INFORMATION PROVIDED:
------
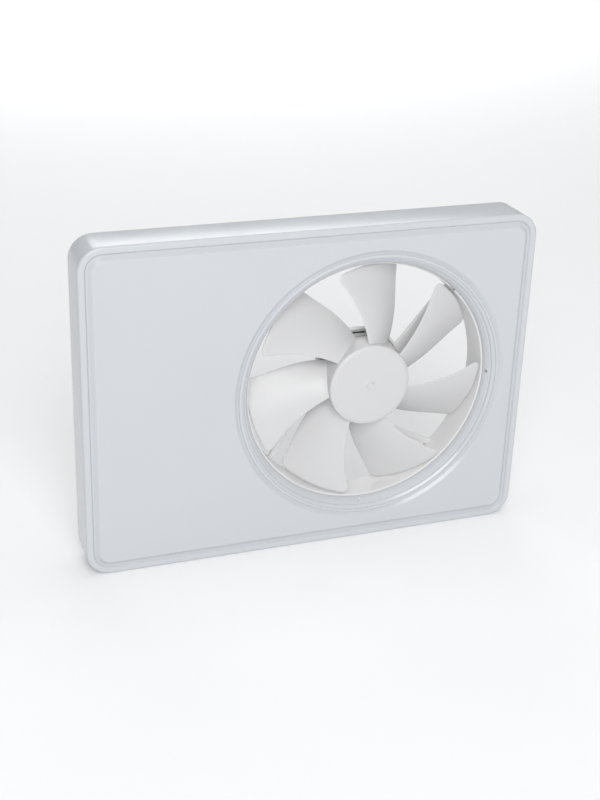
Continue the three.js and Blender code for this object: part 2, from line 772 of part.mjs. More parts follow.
function chip(width, legs) {
  const body = box([0, 0], [width, width], PART_Z + 0.3, PART_Z + 1.8);
  const pins = [];
  for (let i = 0; i < legs; i++) {
    const place = ((i + 0.5) / legs - 0.5) * (width - 1.5);
    pins.push(box([0, place], [width + 2.4, 0.6], PART_Z, PART_Z + 0.9));
  }
  return union([body, ...pins]);
}
addPart("microcontroller", chip(11, 6), PARTS.dark, ...BOARD_PARTS.microcontroller);

function header(width, length, tall) {
  const body = box([0, 0], [width, length], PART_Z, PART_Z + tall);
  return body.subtract(box([0, 0], [width - 2, length - 2], PART_Z + 1.5, PART_Z + tall + 1));
}
addPart("motor_connector", header(6, 9, 3.4), PARTS.cream, ...BOARD_PARTS.motorConnector);
addPart("ribbon_header", header(13, 4, 5), PARTS.cream, ...RIBBON_CENTRE);

function humiditySensor() {
  const body = box([0, 0], [12, 9], PART_Z, PART_Z + 4);
  const slots = [-3, 0, 3].map((x) => box([x, 0], [1.4, 6], PART_Z + 3, PART_Z + 5));
  return slots.reduce((rest, slot) => rest.subtract(slot), body);
}
addPart("humidity_sensor", humiditySensor(), PARTS.cream, ...BOARD_PARTS.humiditySensor);

// ---- inner lid over the live parts, with the touch board on top ----
const touchPosts = corners(TOUCH_SIZE[0] / 2 - 4, TOUCH_SIZE[1] / 2 - 4).map(([x, y]) => [
  x + TOUCH_CENTRE[0],
  y + TOUCH_CENTRE[1],
]);

function electronicsLid() {
  const { x, y, z, wall } = LID;
  const centre = [(x[0] + x[1]) / 2, (y[0] + y[1]) / 2];
  const size = [x[1] - x[0], y[1] - y[0]];
  const outside = box(centre, size, z[0], z[1] - wall);
  const top = box(centre, size, z[1] - wall - 1, z[1]);
  const inside = box(centre, [size[0] - 2 * wall, size[1] - 2 * wall], z[0] - 1, z[1] - wall);
  const ears = lidScrews.map(([sx, sy]) =>
    box([sx, sy - Math.sign(sy) * 0.5], [11, 10], z[0], z[0] + EAR_THICK),
  );
  const posts = touchPosts.map((place) => cylinder(place, 2, z[1] - 1, TOUCH_Z - GAP, 12));
  const [ventX, ventY] = BOARD_PARTS.humiditySensor;
  const vents = [-8, -4, 0, 4, 8].map((dx) => box([ventX + dx, ventY], [2, 14], 15, 25));
  const cuts = [
    ...vents,
    ...lidScrews.map((place) => cylinder(place, CLEARANCE_R, 0, 10, 12)),
    box(RIBBON_CENTRE, [15, 4], 15, 25),
    box([x[1], 10], [6, 26], 0, 15.5),
  ];
  const body = union([outside.add(top).subtract(inside), ...ears, ...posts]);
  return cuts.reduce((rest, tool) => rest.subtract(tool), body);
}
addPart("electronics_lid", electronicsLid(), PARTS.frame);

addPart("touch_board", box(TOUCH_CENTRE, TOUCH_SIZE, ...TOUCH_BOARD_Z), PARTS.board);
addPart(
  "touch_ribbon",
  box(RIBBON_CENTRE, [10, 0.8], PART_Z + 1.9, TOUCH_Z - GAP),
  PARTS.cream,
);
for (const [i, y] of [-24, -8, 8].entries()) {
  const pad = ring(1.5, 5, TOUCH_BOARD_Z[1] + GAP, DEPTH - FRONT_WALL - GAP, 20);
  addPart(`touch_pad_${i + 1}`, pad, PARTS.dark, TOUCH_CENTRE[0], y);
}
addPart(
  "status_led",
  turned(
    [
      [0, TOUCH_BOARD_Z[1] + GAP],
      [2, TOUCH_BOARD_Z[1] + GAP],
      [2, TOUCH_Z + 2.6],
      [1.3, TOUCH_Z + 3.6],
      [0, TOUCH_Z + 3.9],
    ],
    16,
    false,
  ),
  PARTS.cream,
  ...LED_CENTRE,
);

// ---- mains connection ----
const POLES = 3;
const POLE_PITCH = 9;
const PORT_SIZE = 5;
const TERMINAL_Z = [BASE_THICK + GAP, 15.5];
const poleY = (i) => TERMINAL_CENTRE[1] + (i - (POLES - 1) / 2) * POLE_PITCH;

function terminalBlock() {
  let body = box(TERMINAL_CENTRE, [14, POLES * POLE_PITCH + 3], ...TERMINAL_Z);
  for (let i = 0; i < POLES; i++) {
    const well = cylinder([TERMINAL_CENTRE[0], poleY(i)], 2.6, 9, 18, 16);
    const port = box([TERMINAL_CENTRE[0] - 6, poleY(i)], [10, PORT_SIZE], 4, 4 + PORT_SIZE);
    body = body.subtract(well).subtract(port);
  }
  return body;
}
addPart("terminal_block", terminalBlock(), PARTS.cream);

// A screw with a cross recess: the head sits on z = seat and the shank reaches down to z = tip.
function screw(headR, shankR, seat, tip) {
  const top = seat + HEAD_RISE;
  const body = turned(
    [
      [0, tip],
      [shankR, tip],
      [shankR, seat],
      [headR, seat],
      [headR, top - 0.7],
      [headR - 0.8, top],
      [0, top],
    ],
    8,
    false,
  );
  const slot = box([0, 0], [headR * 1.2, 0.6], top - 0.8, top + 1);
  return body.subtract(slot).subtract(slot.rotate([0, 0, 90]));
}

function addScrews(name, places, headR, shankR, seat, tip) {
  for (const [i, place] of places.entries()) {
    addPart(`${name}_${i + 1}`, screw(headR, shankR, seat, tip), PARTS.steel, ...place);
  }
}
const poles = Array.from({ length: POLES }, (_, i) => [TERMINAL_CENTRE[0], poleY(i)]);
const flangeTop = FLANGE_Z + FLANGE_THICK + GAP;
addScrews("terminal_screw", poles, 2.2, 1.4, 12.2, 9.3);
addScrews("board_screw", boardHoles, 2.8, 1.2, PART_Z, 1.6);
addScrews("frame_screw", frameScrews, 3, 1.2, flangeTop, SCREW_TIP_Z);
addScrews("lid_screw", lidScrews, 3, 1.2, LID.z[0] + EAR_THICK + GAP, SCREW_TIP_Z);
addScrews("clamp_screw", clampHoles, 2.8, 1.2, CLAMP_Z[1] + GAP, 1.6);

function cordClamp() {
  const bar = box(CLAMP_CENTRE, [8, 28], ...CLAMP_Z);
  const arch = new THREE.CylinderGeometry(3.6, 3.6, 12, 20);
  arch.rotateZ(Math.PI / 2);
  arch.translate(CLAMP_CENTRE[0], CLAMP_CENTRE[1], 6.2);
  return clampHoles.reduce((rest, place) => rest.subtract(cylinder(place, PILOT_R, 0, 20, 8)),
    bar.subtract(solid(arch)));
}
addPart("cord_clamp", cordClamp(), PARTS.frame);

addPart(
  "cable_grommet",
  turned(
    [
      [3.2, 0.8],
      [GROMMET_R - GAP, 0.8],
      [GROMMET_R - GAP, BASE_THICK + GAP],
      [GROMMET_R + 2, BASE_THICK + GAP],
      [GROMMET_R + 1.4, 4.6],
      [5.4, 5.4],
      [4, 8.4],
      [3.2, 8.4],
    ],
    32,
  ),
  PARTS.rubber,
  ...GROMMET_CENTRE,
);

const extractorFan = new THREE.Group();
extractorFan.add(wallFrame);

export default extractorFan;
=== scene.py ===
"""Studio picture of the slim wall extractor fan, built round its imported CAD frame.

Everything is drawn in a wall frame, in millimetres: x to the right, y up, z out of the wall.
The case's pieces start from its middle and the fan's pieces from the fan axis. placed() stands
them upright in the CAD frame, in metres.
"""
import json
import math

import bmesh
import bpy
from mathutils import Matrix, Vector


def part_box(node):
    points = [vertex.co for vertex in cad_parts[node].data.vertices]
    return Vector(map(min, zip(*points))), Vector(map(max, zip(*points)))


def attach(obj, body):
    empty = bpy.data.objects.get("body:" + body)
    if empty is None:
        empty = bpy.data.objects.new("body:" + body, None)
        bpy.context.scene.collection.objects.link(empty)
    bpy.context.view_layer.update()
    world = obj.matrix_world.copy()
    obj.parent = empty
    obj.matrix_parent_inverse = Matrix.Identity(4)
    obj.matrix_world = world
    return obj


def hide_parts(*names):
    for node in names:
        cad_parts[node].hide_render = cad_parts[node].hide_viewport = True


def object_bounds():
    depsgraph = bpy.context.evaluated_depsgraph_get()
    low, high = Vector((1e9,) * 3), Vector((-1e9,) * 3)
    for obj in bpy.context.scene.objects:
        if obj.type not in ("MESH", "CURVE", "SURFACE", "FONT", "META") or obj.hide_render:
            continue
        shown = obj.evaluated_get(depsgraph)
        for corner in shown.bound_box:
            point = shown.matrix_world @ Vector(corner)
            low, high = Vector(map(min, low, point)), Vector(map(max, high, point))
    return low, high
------
Print exactly the run of lines that starts at the line with "return clampHoles.reduce((rest, place)" and ends at the line with "bpy.context.scene.collection.objects.link(empty)". Leave out every other line.

RIGHT ANSWER:
  return clampHoles.reduce((rest, place) => rest.subtract(cylinder(place, PILOT_R, 0, 20, 8)),
    bar.subtract(solid(arch)));
}
addPart("cord_clamp", cordClamp(), PARTS.frame);

addPart(
  "cable_grommet",
  turned(
    [
      [3.2, 0.8],
      [GROMMET_R - GAP, 0.8],
      [GROMMET_R - GAP, BASE_THICK + GAP],
      [GROMMET_R + 2, BASE_THICK + GAP],
      [GROMMET_R + 1.4, 4.6],
      [5.4, 5.4],
      [4, 8.4],
      [3.2, 8.4],
    ],
    32,
  ),
  PARTS.rubber,
  ...GROMMET_CENTRE,
);

const extractorFan = new THREE.Group();
extractorFan.add(wallFrame);

export default extractorFan;
=== scene.py ===
"""Studio picture of the slim wall extractor fan, built round its imported CAD frame.

Everything is drawn in a wall frame, in millimetres: x to the right, y up, z out of the wall.
The case's pieces start from its middle and the fan's pieces from the fan axis. placed() stands
them upright in the CAD frame, in metres.
"""
import json
import math

import bmesh
import bpy
from mathutils import Matrix, Vector


def part_box(node):
    points = [vertex.co for vertex in cad_parts[node].data.vertices]
    return Vector(map(min, zip(*points))), Vector(map(max, zip(*points)))


def attach(obj, body):
    empty = bpy.data.objects.get("body:" + body)
    if empty is None:
        empty = bpy.data.objects.new("body:" + body, None)
        bpy.context.scene.collection.objects.link(empty)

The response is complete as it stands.